_Required work_.
Write out exactly the lines from the line with "Keep writing the" through the line with "# Expanded metal", both ends included, and no other line.

_Dataset_.
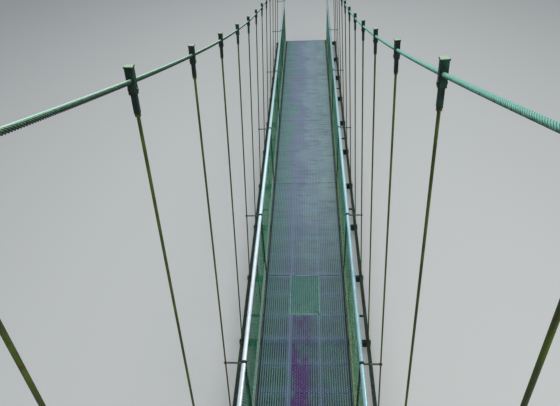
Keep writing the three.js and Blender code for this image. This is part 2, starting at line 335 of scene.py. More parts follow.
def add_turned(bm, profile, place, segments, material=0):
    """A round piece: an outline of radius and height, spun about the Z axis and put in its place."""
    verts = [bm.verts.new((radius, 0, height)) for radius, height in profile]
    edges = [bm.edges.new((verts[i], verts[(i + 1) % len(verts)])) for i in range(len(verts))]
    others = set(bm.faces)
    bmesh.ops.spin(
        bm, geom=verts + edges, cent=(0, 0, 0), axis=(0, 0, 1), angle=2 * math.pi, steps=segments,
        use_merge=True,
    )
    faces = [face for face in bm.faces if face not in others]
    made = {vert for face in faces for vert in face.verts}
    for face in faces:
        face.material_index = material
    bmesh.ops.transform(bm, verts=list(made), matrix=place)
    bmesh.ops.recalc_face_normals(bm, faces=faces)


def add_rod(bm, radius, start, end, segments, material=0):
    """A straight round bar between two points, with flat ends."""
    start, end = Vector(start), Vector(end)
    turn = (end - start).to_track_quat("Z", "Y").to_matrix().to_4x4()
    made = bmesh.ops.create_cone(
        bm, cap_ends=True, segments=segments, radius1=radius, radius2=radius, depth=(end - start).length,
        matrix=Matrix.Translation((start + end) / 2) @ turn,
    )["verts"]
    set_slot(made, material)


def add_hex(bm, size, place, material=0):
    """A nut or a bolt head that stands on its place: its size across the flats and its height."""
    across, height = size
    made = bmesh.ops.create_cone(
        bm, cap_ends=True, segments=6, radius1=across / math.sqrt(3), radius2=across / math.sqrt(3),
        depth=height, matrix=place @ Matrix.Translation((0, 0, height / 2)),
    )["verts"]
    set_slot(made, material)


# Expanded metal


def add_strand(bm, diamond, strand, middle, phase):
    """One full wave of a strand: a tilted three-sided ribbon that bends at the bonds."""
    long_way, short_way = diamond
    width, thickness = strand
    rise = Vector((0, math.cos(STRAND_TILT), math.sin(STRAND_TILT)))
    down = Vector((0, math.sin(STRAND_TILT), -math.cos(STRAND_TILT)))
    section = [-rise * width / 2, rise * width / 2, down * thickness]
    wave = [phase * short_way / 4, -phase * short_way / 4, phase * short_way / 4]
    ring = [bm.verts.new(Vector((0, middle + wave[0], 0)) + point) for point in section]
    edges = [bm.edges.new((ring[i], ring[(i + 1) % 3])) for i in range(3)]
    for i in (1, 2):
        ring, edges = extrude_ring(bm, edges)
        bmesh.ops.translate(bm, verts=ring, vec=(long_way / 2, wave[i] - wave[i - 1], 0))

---

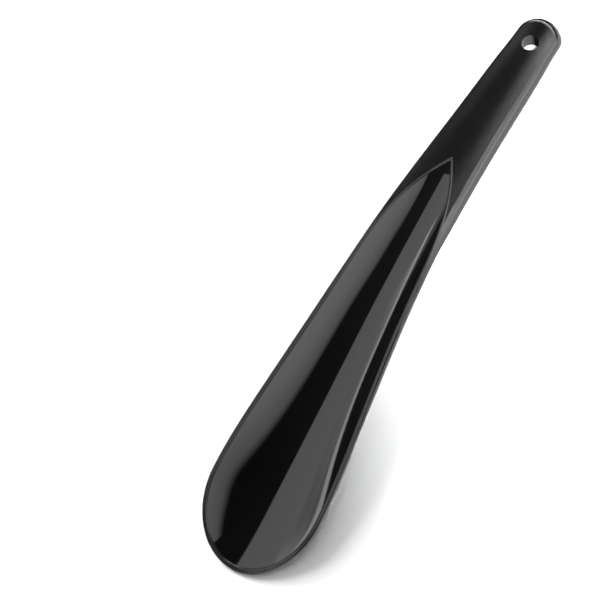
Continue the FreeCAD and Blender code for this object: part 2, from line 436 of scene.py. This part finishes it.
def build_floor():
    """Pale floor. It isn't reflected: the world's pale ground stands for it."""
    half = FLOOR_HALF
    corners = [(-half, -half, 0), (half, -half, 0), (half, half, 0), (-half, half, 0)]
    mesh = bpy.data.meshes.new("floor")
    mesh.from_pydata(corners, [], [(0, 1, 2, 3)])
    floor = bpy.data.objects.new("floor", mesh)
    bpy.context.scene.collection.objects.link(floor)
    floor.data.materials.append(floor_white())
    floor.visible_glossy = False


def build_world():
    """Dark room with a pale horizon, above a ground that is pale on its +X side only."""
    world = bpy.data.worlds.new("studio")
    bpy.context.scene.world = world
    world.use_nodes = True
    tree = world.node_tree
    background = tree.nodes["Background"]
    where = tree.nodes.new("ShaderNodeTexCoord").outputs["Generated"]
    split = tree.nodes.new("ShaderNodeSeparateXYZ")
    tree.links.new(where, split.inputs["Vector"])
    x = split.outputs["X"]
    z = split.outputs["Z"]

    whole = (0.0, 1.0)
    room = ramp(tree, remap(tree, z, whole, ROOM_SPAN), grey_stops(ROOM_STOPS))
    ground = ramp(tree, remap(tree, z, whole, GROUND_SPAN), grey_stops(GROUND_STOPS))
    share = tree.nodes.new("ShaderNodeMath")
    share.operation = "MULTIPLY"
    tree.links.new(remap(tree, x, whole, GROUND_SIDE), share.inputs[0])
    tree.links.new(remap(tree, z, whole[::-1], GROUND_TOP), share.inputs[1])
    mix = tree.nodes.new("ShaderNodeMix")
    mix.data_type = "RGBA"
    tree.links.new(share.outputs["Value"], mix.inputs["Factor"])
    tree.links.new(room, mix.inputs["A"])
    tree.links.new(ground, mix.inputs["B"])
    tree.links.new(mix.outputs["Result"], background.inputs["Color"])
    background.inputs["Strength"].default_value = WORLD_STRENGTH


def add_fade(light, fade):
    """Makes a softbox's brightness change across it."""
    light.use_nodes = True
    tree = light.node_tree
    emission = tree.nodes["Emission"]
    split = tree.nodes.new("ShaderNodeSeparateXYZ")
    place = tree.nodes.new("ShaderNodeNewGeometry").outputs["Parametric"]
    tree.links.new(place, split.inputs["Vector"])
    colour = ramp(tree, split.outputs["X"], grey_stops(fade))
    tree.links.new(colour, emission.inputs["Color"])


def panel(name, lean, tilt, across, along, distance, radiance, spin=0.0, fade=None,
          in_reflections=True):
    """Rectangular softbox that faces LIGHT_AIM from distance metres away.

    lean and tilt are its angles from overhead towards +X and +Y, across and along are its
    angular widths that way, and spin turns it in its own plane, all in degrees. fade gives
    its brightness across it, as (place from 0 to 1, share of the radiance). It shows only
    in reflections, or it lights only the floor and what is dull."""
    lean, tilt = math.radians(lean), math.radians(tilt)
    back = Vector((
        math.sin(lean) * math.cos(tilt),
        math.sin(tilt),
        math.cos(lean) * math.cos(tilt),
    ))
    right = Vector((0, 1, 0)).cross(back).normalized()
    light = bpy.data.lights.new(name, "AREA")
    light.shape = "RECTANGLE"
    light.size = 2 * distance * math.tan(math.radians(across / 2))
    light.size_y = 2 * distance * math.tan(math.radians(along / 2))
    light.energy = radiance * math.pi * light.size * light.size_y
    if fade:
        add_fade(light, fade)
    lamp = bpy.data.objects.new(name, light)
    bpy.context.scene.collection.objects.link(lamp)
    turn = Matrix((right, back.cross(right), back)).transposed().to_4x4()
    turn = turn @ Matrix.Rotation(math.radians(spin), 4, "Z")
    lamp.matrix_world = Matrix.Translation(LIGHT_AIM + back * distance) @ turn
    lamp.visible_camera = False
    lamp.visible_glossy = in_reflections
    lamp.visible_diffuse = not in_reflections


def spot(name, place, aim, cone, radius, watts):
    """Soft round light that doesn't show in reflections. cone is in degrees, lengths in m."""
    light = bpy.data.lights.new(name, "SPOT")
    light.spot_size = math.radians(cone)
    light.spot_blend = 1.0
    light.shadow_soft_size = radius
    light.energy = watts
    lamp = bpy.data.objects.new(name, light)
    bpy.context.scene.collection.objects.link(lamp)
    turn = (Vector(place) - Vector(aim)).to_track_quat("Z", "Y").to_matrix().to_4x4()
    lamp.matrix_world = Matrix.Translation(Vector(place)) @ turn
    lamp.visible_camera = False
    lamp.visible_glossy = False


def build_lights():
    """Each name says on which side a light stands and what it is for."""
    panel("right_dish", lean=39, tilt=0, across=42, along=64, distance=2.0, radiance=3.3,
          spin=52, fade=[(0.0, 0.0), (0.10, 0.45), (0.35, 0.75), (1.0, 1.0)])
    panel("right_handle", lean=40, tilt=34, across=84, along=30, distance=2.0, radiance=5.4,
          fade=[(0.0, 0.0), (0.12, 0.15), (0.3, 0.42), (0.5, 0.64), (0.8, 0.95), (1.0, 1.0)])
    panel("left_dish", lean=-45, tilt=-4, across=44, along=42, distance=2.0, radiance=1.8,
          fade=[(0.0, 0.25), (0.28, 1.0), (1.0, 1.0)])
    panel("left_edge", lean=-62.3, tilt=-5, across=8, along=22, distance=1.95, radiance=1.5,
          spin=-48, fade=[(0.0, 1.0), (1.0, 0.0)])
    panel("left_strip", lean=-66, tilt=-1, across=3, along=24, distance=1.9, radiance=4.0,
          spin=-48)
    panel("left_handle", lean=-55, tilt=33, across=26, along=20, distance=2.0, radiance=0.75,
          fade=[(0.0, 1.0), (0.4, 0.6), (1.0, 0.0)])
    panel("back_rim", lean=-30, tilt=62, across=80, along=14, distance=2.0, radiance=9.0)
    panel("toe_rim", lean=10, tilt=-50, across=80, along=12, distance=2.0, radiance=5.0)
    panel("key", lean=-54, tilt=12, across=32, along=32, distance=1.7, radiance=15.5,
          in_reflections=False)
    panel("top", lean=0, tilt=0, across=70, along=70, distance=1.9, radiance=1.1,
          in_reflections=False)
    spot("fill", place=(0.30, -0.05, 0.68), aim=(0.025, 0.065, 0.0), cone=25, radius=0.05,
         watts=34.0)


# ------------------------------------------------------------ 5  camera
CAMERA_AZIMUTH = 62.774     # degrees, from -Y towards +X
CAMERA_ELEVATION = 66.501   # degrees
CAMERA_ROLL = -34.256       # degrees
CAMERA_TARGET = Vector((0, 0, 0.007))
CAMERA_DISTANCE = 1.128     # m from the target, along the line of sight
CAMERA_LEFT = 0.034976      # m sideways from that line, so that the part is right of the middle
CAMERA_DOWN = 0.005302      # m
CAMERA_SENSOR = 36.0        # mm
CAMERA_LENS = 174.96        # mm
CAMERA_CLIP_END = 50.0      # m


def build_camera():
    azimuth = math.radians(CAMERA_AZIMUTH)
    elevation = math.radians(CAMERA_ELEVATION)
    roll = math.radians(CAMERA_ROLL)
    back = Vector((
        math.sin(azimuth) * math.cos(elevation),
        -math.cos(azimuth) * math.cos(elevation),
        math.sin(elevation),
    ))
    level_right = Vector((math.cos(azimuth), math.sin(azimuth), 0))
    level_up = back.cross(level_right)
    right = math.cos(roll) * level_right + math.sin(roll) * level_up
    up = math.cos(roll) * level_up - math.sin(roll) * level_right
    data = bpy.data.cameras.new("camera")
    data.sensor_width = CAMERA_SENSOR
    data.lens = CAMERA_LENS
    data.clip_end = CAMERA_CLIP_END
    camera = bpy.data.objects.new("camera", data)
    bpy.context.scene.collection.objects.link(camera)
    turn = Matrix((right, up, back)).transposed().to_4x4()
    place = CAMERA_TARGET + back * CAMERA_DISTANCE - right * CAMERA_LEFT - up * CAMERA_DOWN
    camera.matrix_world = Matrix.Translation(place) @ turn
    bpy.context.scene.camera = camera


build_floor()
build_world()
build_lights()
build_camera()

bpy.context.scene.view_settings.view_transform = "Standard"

--

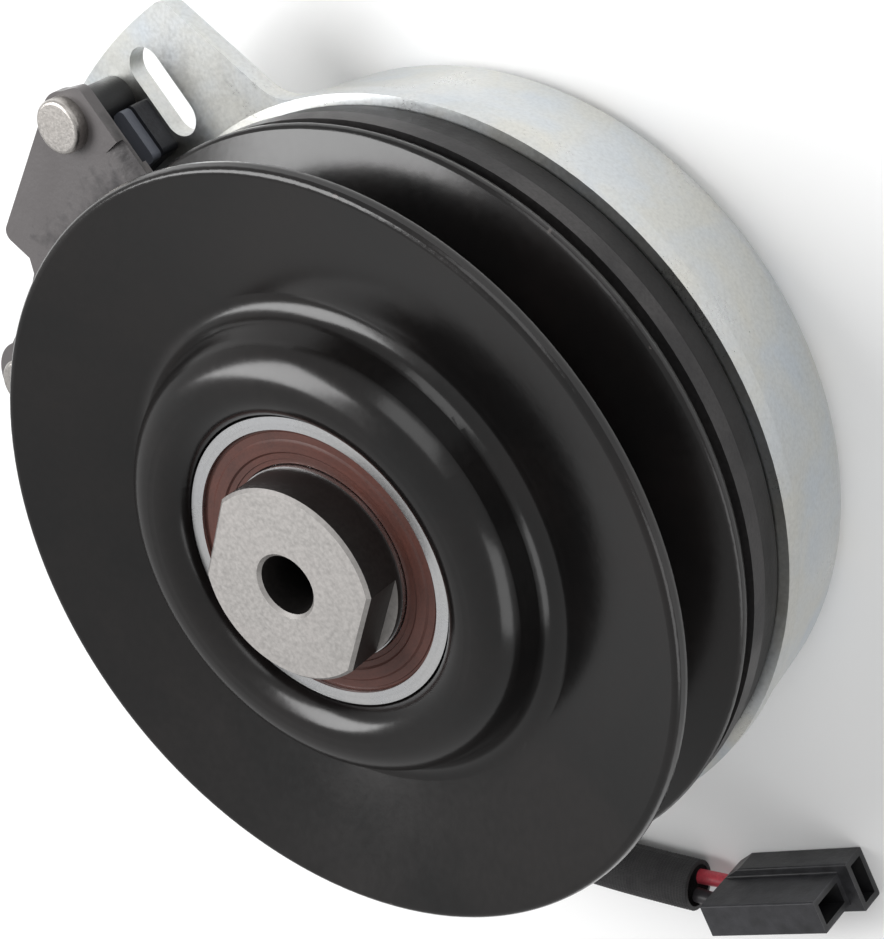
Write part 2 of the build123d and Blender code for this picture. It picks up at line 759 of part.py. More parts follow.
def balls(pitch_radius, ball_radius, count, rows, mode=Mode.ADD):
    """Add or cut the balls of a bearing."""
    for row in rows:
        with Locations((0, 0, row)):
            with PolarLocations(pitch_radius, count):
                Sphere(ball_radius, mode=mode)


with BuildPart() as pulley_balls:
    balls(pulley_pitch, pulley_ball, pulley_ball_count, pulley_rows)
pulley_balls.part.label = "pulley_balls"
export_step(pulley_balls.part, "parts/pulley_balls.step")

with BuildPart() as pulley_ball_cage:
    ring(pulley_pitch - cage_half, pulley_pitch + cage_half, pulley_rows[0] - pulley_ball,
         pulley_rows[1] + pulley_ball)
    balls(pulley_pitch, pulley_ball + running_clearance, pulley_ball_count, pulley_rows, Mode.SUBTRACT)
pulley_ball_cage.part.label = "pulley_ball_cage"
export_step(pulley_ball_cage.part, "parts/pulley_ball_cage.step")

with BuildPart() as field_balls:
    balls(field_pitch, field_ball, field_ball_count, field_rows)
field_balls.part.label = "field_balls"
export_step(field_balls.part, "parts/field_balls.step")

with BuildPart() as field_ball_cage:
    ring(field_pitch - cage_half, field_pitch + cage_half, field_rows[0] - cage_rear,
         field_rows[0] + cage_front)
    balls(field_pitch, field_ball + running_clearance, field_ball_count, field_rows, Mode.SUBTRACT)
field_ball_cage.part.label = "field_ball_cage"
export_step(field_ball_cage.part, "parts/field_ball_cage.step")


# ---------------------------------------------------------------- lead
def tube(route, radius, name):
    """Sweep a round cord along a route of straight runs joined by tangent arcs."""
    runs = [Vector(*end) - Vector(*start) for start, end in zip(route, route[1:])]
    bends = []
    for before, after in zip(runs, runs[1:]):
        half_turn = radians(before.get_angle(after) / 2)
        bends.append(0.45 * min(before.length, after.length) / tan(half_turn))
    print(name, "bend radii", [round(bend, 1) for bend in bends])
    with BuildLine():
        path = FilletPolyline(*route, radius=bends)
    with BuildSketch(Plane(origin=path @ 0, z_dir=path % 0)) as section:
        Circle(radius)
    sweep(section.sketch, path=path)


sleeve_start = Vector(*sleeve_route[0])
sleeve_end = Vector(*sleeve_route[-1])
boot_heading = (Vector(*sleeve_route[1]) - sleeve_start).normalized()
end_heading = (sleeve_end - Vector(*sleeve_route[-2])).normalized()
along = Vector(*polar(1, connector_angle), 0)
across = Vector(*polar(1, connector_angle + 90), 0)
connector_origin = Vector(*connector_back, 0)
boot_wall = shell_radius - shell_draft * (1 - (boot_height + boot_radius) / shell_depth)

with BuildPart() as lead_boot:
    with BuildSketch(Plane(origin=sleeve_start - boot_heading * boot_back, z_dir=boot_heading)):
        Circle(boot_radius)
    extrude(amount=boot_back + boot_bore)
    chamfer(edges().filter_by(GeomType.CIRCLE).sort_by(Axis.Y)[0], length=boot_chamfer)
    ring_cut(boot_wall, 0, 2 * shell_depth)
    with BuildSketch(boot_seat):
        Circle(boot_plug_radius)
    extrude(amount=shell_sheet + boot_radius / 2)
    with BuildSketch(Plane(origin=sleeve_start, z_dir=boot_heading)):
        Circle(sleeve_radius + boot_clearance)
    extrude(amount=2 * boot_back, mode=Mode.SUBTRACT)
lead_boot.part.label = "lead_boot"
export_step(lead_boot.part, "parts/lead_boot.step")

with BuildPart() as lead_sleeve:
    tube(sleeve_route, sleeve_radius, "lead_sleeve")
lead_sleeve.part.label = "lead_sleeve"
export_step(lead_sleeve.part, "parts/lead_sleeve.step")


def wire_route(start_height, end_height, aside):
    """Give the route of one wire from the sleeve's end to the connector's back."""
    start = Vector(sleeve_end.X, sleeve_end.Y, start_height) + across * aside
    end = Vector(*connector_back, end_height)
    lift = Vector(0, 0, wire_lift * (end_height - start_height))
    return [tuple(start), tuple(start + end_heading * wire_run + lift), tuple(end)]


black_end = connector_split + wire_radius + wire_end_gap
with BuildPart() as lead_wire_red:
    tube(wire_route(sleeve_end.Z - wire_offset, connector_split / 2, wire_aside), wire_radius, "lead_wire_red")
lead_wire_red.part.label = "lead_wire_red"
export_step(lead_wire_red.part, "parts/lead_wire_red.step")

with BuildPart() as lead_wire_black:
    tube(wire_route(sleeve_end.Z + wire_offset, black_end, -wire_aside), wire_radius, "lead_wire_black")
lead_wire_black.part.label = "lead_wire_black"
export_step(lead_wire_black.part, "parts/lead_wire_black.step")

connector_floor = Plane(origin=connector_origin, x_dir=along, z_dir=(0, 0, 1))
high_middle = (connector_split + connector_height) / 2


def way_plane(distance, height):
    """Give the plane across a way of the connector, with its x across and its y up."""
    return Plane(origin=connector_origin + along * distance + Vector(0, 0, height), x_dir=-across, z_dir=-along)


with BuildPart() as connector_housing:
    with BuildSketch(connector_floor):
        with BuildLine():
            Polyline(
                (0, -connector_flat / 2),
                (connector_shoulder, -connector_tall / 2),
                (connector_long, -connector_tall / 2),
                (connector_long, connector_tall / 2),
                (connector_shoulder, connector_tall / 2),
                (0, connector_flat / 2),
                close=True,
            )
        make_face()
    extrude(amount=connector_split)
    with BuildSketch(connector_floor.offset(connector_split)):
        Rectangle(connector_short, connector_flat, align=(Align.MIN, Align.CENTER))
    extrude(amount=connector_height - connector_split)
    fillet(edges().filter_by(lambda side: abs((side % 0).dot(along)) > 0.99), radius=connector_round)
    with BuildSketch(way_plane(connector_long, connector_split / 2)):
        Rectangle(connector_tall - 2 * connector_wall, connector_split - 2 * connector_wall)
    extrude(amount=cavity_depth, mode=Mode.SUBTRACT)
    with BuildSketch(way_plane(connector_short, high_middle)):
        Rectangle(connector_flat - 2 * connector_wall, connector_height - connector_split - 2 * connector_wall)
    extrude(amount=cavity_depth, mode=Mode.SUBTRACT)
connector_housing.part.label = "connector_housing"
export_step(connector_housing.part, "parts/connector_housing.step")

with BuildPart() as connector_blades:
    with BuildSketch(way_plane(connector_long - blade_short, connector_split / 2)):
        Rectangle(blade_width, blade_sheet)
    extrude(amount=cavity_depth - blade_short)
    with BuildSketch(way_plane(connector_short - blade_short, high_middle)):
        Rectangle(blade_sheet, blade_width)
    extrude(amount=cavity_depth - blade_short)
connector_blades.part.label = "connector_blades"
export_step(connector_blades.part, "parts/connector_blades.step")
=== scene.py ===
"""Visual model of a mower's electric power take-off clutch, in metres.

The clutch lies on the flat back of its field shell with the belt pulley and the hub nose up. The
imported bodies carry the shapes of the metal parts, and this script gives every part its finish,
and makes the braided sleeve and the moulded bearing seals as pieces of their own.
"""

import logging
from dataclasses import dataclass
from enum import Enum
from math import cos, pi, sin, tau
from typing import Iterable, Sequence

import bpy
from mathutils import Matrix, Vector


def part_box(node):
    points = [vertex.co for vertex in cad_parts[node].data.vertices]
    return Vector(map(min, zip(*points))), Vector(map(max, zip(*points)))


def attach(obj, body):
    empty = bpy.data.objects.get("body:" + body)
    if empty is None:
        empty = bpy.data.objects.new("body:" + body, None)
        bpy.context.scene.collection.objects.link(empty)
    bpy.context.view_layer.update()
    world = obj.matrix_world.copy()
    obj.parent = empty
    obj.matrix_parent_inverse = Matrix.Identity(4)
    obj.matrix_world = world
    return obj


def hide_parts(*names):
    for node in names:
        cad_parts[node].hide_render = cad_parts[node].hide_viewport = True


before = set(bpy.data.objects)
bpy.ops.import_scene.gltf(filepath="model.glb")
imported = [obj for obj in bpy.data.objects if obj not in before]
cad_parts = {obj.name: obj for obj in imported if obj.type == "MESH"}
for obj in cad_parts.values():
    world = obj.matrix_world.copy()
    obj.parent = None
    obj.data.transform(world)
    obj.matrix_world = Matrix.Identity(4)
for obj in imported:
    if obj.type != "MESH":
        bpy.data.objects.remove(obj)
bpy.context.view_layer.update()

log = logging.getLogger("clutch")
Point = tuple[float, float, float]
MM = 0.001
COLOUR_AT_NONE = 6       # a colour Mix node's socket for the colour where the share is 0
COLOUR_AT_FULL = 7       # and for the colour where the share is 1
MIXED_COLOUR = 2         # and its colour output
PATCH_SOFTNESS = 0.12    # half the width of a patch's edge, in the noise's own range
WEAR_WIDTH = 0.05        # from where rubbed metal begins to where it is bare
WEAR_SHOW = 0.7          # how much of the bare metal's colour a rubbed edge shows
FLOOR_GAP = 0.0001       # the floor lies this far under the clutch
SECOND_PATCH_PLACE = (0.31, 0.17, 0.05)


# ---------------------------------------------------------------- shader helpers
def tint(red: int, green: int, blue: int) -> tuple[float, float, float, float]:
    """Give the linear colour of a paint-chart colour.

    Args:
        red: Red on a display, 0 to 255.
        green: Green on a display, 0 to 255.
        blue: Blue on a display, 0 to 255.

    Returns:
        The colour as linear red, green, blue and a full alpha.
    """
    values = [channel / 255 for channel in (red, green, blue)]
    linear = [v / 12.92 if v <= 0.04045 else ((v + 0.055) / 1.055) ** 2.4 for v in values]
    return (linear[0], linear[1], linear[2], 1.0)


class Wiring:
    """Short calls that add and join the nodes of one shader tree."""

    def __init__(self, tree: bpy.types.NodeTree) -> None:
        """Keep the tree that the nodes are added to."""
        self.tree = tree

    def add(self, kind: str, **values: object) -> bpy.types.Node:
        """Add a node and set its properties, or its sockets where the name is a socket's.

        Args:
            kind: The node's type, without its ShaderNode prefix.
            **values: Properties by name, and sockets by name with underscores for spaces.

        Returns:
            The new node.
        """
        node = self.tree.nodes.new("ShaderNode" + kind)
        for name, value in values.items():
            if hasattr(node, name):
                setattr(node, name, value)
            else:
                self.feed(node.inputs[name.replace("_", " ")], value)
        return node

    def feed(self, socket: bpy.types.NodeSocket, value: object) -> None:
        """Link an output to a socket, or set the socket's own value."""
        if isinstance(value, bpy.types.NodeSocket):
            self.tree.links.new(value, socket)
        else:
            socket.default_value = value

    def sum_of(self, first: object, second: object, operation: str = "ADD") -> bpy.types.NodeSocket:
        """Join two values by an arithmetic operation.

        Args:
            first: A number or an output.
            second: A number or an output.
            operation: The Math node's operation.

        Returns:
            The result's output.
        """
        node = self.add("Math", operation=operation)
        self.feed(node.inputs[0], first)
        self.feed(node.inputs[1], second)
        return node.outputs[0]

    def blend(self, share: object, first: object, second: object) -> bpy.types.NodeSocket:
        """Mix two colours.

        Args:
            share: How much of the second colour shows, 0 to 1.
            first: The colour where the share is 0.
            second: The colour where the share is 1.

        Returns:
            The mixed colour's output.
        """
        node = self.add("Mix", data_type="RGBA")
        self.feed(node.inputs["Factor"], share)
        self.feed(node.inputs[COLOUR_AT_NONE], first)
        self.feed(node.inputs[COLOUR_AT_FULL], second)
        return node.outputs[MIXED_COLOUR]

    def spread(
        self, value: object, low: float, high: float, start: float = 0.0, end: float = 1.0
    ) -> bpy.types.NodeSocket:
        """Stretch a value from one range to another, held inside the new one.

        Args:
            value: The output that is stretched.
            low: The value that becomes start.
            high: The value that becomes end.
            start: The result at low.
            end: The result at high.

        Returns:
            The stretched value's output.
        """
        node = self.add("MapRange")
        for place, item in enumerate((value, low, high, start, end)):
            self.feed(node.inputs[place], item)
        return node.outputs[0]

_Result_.
Keep writing the three.js and Blender code for this image. This is part 2, starting at line 335 of scene.py. More parts follow.
def add_turned(bm, profile, place, segments, material=0):
    """A round piece: an outline of radius and height, spun about the Z axis and put in its place."""
    verts = [bm.verts.new((radius, 0, height)) for radius, height in profile]
    edges = [bm.edges.new((verts[i], verts[(i + 1) % len(verts)])) for i in range(len(verts))]
    others = set(bm.faces)
    bmesh.ops.spin(
        bm, geom=verts + edges, cent=(0, 0, 0), axis=(0, 0, 1), angle=2 * math.pi, steps=segments,
        use_merge=True,
    )
    faces = [face for face in bm.faces if face not in others]
    made = {vert for face in faces for vert in face.verts}
    for face in faces:
        face.material_index = material
    bmesh.ops.transform(bm, verts=list(made), matrix=place)
    bmesh.ops.recalc_face_normals(bm, faces=faces)


def add_rod(bm, radius, start, end, segments, material=0):
    """A straight round bar between two points, with flat ends."""
    start, end = Vector(start), Vector(end)
    turn = (end - start).to_track_quat("Z", "Y").to_matrix().to_4x4()
    made = bmesh.ops.create_cone(
        bm, cap_ends=True, segments=segments, radius1=radius, radius2=radius, depth=(end - start).length,
        matrix=Matrix.Translation((start + end) / 2) @ turn,
    )["verts"]
    set_slot(made, material)


def add_hex(bm, size, place, material=0):
    """A nut or a bolt head that stands on its place: its size across the flats and its height."""
    across, height = size
    made = bmesh.ops.create_cone(
        bm, cap_ends=True, segments=6, radius1=across / math.sqrt(3), radius2=across / math.sqrt(3),
        depth=height, matrix=place @ Matrix.Translation((0, 0, height / 2)),
    )["verts"]
    set_slot(made, material)


# Expanded metal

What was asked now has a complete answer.